If you are getting stuck on which points of the day to really focus on first with independence, look for the common routines. Look for events that take place everyday, at the same time, and have a very similar order to them. This can be a morning entry, getting lunch, math warm-ups, really anything that happens predictably.
Instead of having to talk the student through the steps in each activity every day, you can begin to empower them to be more independent by putting those steps down in words or in pictures. As the student enters the task each day you can then refer them to their list and not your language. If done consistently the student often will no longer need you for help, and if done long enough the student often will no longer need the visual cue.
Truthfully this is a best practice for all teachers, not just special educators. Here is a morning routine list I saw in a Kindergarten class a few years back. The children were greeted at the door by their wonderful teacher who referenced the first step and no more words were needed. Just below from a first grade class, a tool that was used many times throughout the day in which the required steps were displayed for all to see. What I like about both of these is that it promotes the routines in a simple manner, but it also provides a way for steps to be switched up if need be. While its important for learners to be able to follow routines, when they are ready it is just as important for them to know what to do when those events are not routine.
For your more impacted learner you will want to look at even smaller events such as how to walk into the classroom, how to wash your hands, how to open the locker, or how to clean your desk To the right is a “check-in” routine I made for a student who needed such visuals everyday when they were greeted on the bus. By routinely being walked through this, it was only a matter of time before he could tell the routine to us as he got on.

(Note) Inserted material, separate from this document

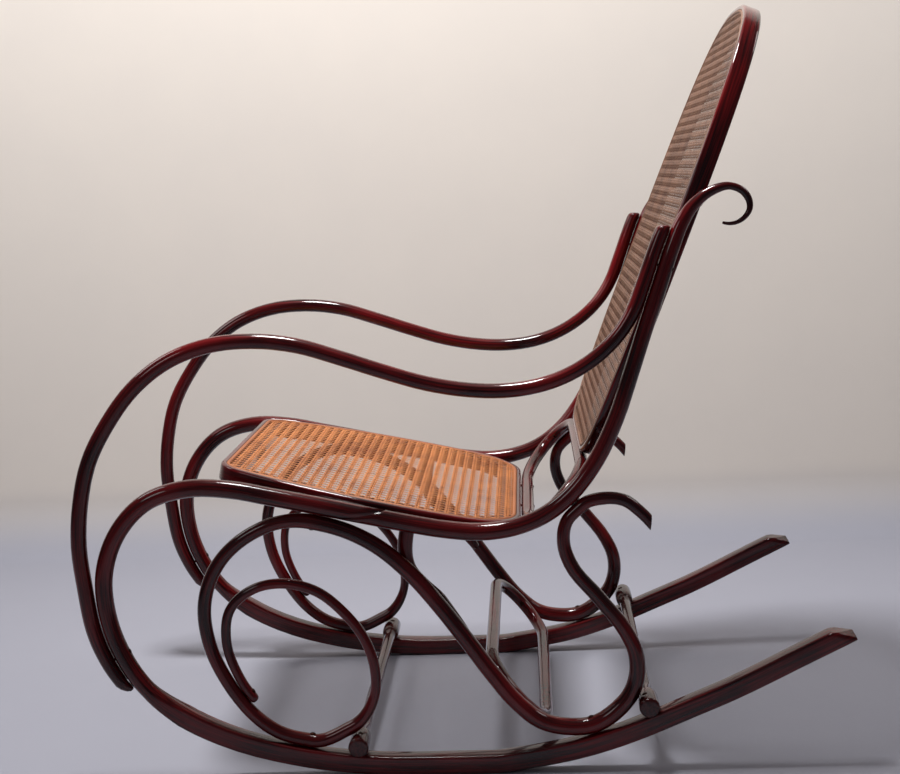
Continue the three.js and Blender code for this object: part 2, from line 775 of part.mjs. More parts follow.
const braceX = sideSpacing / 2 - Math.max(railThickness, scrollThickness) / 2 - fitGap - braceThickness / 2;
const braceKnots = row(braceShares, braceThickness, braceThickness);
const braceRun = seatUp.clone();
const braceStart = asDirection(braceKnots[0].point);
const seatUnderside = inPlane(seatPlane, flat(0, 0), -seatFrameThickness - fitGap);
const braceLift = seatUnderside.clone().sub(braceStart).dot(braceRun);
const braceTop = {
  ...braceKnots[0],
  point: braceKnots[0].point.clone().add(flat(braceRun.y, braceRun.z).multiplyScalar(braceLift)),
  heading: flat(-braceRun.y, -braceRun.z),
};
const bracePath = smoothPath([braceTop, ...braceKnots.slice(1), ...braceFeet]);

function fastenFromHost(name, knot, x, names) {
  const head = knot.host.point.clone().addScaledVector(knot.away, -knot.host.thickness / 2);
  fasten(name, inSide(x, head), asDirection(knot.away), knot.host.thickness + fitGap, names);
}

function fastenFromGuest(name, knot, x, names) {
  const head = knot.point.clone().addScaledVector(knot.away, knot.thickness / 2);
  fasten(name, inSide(x, head), asDirection(knot.away).negate(), knot.thickness + fitGap, names);
}

for (const { side, sign } of sides) {
  const x = sign * sideSpacing / 2;
  const plane = sidePlane(x);
  const runner = "runner_" + side;
  const post = "back_rod_" + side;
  const arm = "arm_" + side;
  const scroll = "scroll_" + side;
  const brace = "seat_brace_" + side;
  keep(runner, rod(runnerPath, plane, { start: tailCut, end: scarf }), wood);
  keep(post, rod(laidPost, plane, { start: scarf }), wood);
  keep(arm, rod(armPath, plane, { end: armCut }), wood);
  keep(scroll, rod(scrollPath, plane, { end: curlCut }), wood);
  keep(brace, rod(bracePath, sidePlane(sign * braceX)), wood);

  fastenFromHost("screw_arm_foot_" + side, armFeet[2], x, [runner, arm]);
  fastenFromHost("screw_arm_top_" + side, armTops[1], x, [post, arm]);
  fastenFromGuest("screw_scroll_front_" + side, scrollFrontFoot, x, [scroll, runner]);
  fastenFromGuest("screw_scroll_rear_" + side, scrollRearFoot, x, [scroll, runner]);
  fastenFromGuest("screw_scroll_rail_" + side, scrollTop, x, [scroll, runner]);
  fastenFromGuest("screw_scroll_post_" + side, curlJoint, x, [scroll, post]);
  fastenFromGuest("screw_scroll_tip_" + side, spiralJoint, x, [scroll]);

  const braceFoot = braceFeet[0];
  const outward = X.clone().multiplyScalar(sign);
  const braceFace = sign * (braceX - braceThickness / 2);
  const braceGrip = sideSpacing / 2 - scrollThickness / 2 - Math.abs(braceFace);
  fasten("screw_brace_" + side, inSide(braceFace, braceFoot.point), outward, braceGrip, [brace, scroll]);

  const seatScrewHeight = -seatRise - railThickness / 2;
  for (const [place, along] of [["front", -seatScrewSpacing / 2], ["rear", seatScrewSpacing / 2]]) {
    const innerEdge = reachAcross(seatOutline, seatFrameWidth, along);
    const head = inPlane(seatPlane, flat(sign * innerEdge, along), seatScrewHeight);
    const grip = frameHalfWidth + fitGap - innerEdge;
    fasten("screw_seat_" + place + "_" + side, head, outward, grip, ["seat_frame", runner, post]);
  }
  for (const [place, along] of [["low", backLowReach], ["high", backLowReach + backSpan]]) {
    const innerEdge = reachAcross(backOutline, backFrameWidth, along);
    const head = inPlane(backPlane, flat(sign * innerEdge, along), -backScrewDepth);
    const grip = frameHalfWidth + fitGap - innerEdge;
    fasten("screw_back_" + place + "_" + side, head, outward, grip, ["back_frame", post]);
  }
}

// Hoops

// A closed hoop outline: quarter ellipses between two straight bars, with the ellipses' own headings.
function hoopKnots(lowHalf, highHalf, sideHalf, halfHeight) {
  const knots = [];
  const quarters = [
    { x: lowHalf, signX: 1, signT: -1, rising: true },
    { x: highHalf, signX: 1, signT: 1, rising: false },
    { x: highHalf, signX: -1, signT: 1, rising: true },
    { x: lowHalf, signX: -1, signT: -1, rising: false },
  ];
  for (const { x, signX, signT, rising } of quarters) {
    for (let i = rising ? 0 : 1; i <= hoopCornerSteps; i += 1) {
      const share = rising ? i / hoopCornerSteps : 1 - i / hoopCornerSteps;
      const angle = quarterTurn * share;
      const point = flat(
        signX * (x + (sideHalf - x) * Math.sin(angle)),
        signT * halfHeight * Math.cos(angle),
      );
      const travel = flat(signX * (sideHalf - x) * Math.cos(angle), -signT * halfHeight * Math.sin(angle));
      const heading = travel.multiplyScalar(rising ? 1 : -1).normalize();
      knots.push({ point, heading, thickness: hoopThickness, corner: roundCornerShare });
    }
  }
  return knots.filter((knot, i, all) => knot.point.distanceTo(all[(i + 1) % all.length].point) > fitGap);
}

const hoopHalf = hoopThickness / 2;
const upperHoopSide = sideSpacing / 2 - railThickness / 2 - fitGap - hoopHalf;
const hoopCornerHalf = hoopHalf / Math.cos(Math.PI / 8);
const lowBar = inPlane(seatPlane, flat(0, seatRearReach + fitGap + hoopCornerHalf), -upperHoopSeatDepth);
const highBar = inPlane(backPlane, flat(0, -fitGap - hoopCornerHalf), -upperHoopBackDepth);
const upperHoopRise = highBar.clone().sub(lowBar);
const upperHoopPlane = {
  origin: lowBar.clone().addScaledVector(upperHoopRise, 1 / 2),
  first: X,
  second: upperHoopRise.clone().normalize(),
};
const upperHoopPath = smoothPath(
  hoopKnots(upperHoopLowHalf, upperHoopHighHalf, upperHoopSide, upperHoopRise.length() / 2),
  true,
);
keep("upper_hoop", rod(upperHoopPath, upperHoopPlane, { closed: true }), wood);

const lowerHoopSide = sideSpacing / 2 - scrollThickness / 2 - fitGap - hoopHalf;
const lowerHoopFoot = asDirection(placed(lowerHoopLowShare));
const lowerHoopRise = asDirection(placed(lowerHoopHighShare)).sub(lowerHoopFoot);
const lowerHoopPlane = {
  origin: lowerHoopFoot.clone().addScaledVector(lowerHoopRise, 1 / 2),
  first: X,
  second: lowerHoopRise.clone().normalize(),
};
const lowerHoopBar = lowerHoopSide - lowerHoopCorner;
const lowerHoopPath = smoothPath(
  hoopKnots(lowerHoopBar, lowerHoopBar, lowerHoopSide, lowerHoopRise.length() / 2),
  true,
);
keep("lower_hoop", rod(lowerHoopPath, lowerHoopPlane, { closed: true }), wood);

// The place on the inner face of a hoop's left side that lies nearest to a side rod.
function hoopMeeting(hoopPath, plane, rodPath) {
  const farthest = Math.max(...hoopPath.map(({ point }) => point.x));
  const left = hoopPath.filter(({ point }) => point.x > farthest - hoopHalf);
  const places = left.map(({ point }) => {
    const line = plane.origin.clone().addScaledVector(plane.second, point.y);
    const here = flat(line.y, line.z);
    return { line, across: point.x - hoopHalf, apart: nearestRun(rodPath, here).point.distanceTo(here) };
  });
  return places.reduce((best, place) => (place.apart < best.apart ? place : best));
}

const upperMeeting = hoopMeeting(upperHoopPath, upperHoopPlane, postPath);
const lowerMeeting = hoopMeeting(lowerHoopPath, lowerHoopPlane, scrollOuterPath);
for (const { side, sign } of sides) {
  const outward = X.clone().multiplyScalar(sign);
  const grip = hoopThickness + fitGap;
  const upperEdge = upperMeeting.line.clone().addScaledVector(outward, upperMeeting.across);
  fasten("screw_upper_hoop_" + side, upperEdge, outward, grip, ["upper_hoop", "back_rod_" + side]);
  const lowerEdge = lowerMeeting.line.clone().addScaledVector(outward, lowerMeeting.across);
  fasten("screw_lower_hoop_" + side, lowerEdge, outward, grip, ["lower_hoop", "scroll_" + side]);

  const behindBar = lowBar.clone().addScaledVector(seatAlong, hoopHalf);
  behindBar.addScaledVector(outward, seatHoopScrewHalf);
  const forward = seatAlong.clone().negate();
  fasten("screw_hoop_seat_" + side, behindBar, forward, grip, ["upper_hoop", "seat_frame"]);
  const belowBar = highBar.clone().addScaledVector(backUp, -hoopHalf);
  belowBar.addScaledVector(outward, backHoopScrewHalf);
  fasten("screw_hoop_back_" + side, belowBar, backUp, grip, ["upper_hoop", "back_frame"]);
}

// Stretchers

function stretcherProfile() {
  const end = sideSpacing / 2 + stretcherOverhang;
  const thick = stretcherEndThickness / 2;
  const slim = stretcherThickness / 2;
  const neck = end - stretcherEndLength;
  const half = [
    flat(0, end), flat(thick - stretcherDomeLength, end), flat(thick, end - stretcherDomeLength),
    flat(thick, neck), flat(slim, neck - stretcherDomeLength),
  ];
  const mirrored = [...half].reverse().map((point) => flat(point.x, -point.y));
  return [...half, ...mirrored];
}

function stretcher(name, rest) {
  const alongX = new THREE.Matrix4().makeBasis(Y, X, Z.clone().negate()).setPosition(asDirection(rest.point));
  keep(name, solidOf(new THREE.LatheGeometry(stretcherProfile(), stretcherSides), alongX), wood);
  for (const { side, sign } of sides) {
    fastenFromGuest("screw_" + name + "_" + side, rest, sign * sideSpacing / 2, [name, "runner_" + side]);
  }
}

// The rear stretcher slides along the runners to lie just behind the scrolls' rear loops.
const stretcherRestAt = (place) => touchingAt(runnerPath, place, -1, 1, stretcherEndThickness);
const rearmostLoop = Math.max(...rearKnots.map((knot) => knot.point.x));
const rearHeight = placed([0, rearStretcherHeightShare]).y;

function slideClear(rest) {
  const beside = nearest(scrollOuterPath, rest.point);
  const reach = (stretcherEndThickness + beside.thickness) / 2 + rearStretcherGap;
  const short = reach - beside.point.distanceTo(rest.point);
  return stretcherRestAt(rest.point.clone().add(flat(short, 0)));
}

const firstRest = stretcherRestAt(flat(rearmostLoop, rearHeight));
const rearStretcherRest = Array(slideRounds).fill(firstRest).reduce(slideClear);
stretcher("front_stretcher", frontStretcherRest);
stretcher("rear_stretcher", rearStretcherRest);

// Meshes

function meshFrom(name, solid, look) {
  const made = solid.getMesh();
  const geometry = new THREE.BufferGeometry()
    .setAttribute("position", new THREE.BufferAttribute(made.vertProperties, made.numProp))
    .setIndex(new THREE.BufferAttribute(made.triVerts, 1))
    .toNonIndexed();
  geometry.computeVertexNormals();
  const mesh = new THREE.Mesh(geometry, new THREE.MeshStandardMaterial(look));
  mesh.name = name;
  return mesh;
}

const chair = new THREE.Group();
chair.name = "rocking_chair";
for (const [name, { solid, look }] of pieces) {
  chair.add(meshFrom(name, solid, look));
}
const outer = new THREE.Box3().setFromObject(chair);
chair.position.y = -(outer.min.y + outer.max.y) / 2;

export default chair;
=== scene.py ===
"""Looks of the bentwood rocking chair: smooth lacquered rods, woven cane, cords, screws and a studio."""

import math
from dataclasses import dataclass

import bmesh
import bpy
import numpy as np
from bpy.props import FloatProperty, FloatVectorProperty, PointerProperty
from mathutils import Matrix, Vector


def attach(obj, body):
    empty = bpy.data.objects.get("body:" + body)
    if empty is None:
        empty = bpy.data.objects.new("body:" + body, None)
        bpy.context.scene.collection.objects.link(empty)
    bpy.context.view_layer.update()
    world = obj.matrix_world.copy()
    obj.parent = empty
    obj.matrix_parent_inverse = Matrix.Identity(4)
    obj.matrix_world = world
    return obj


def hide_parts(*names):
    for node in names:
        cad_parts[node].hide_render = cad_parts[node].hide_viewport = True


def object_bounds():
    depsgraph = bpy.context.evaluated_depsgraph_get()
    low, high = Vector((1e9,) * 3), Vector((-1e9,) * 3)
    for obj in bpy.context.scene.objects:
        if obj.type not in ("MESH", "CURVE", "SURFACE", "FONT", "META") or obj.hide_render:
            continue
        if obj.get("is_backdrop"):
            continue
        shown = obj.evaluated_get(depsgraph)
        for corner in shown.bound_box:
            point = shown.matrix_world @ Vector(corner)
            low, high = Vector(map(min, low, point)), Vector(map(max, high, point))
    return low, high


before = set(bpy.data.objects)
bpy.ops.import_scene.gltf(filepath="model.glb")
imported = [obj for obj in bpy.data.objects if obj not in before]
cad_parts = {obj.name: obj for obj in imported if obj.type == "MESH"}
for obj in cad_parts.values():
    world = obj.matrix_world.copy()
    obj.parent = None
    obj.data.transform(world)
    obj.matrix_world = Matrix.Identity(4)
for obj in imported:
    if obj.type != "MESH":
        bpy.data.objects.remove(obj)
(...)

Providing this sort of structure in a day should be used in conjunction with previously discussed behavior expectations and visual schedules, and doing so can have a dramatic effect on the rest of the learner’s day. Because when a student begins to feel good in their ability to perform independently in even the smallest of moments, their comfort and confidence in the schoolhouse can raise dramatically. Help your learners perform routines independently, and you will be promoting independence routinely.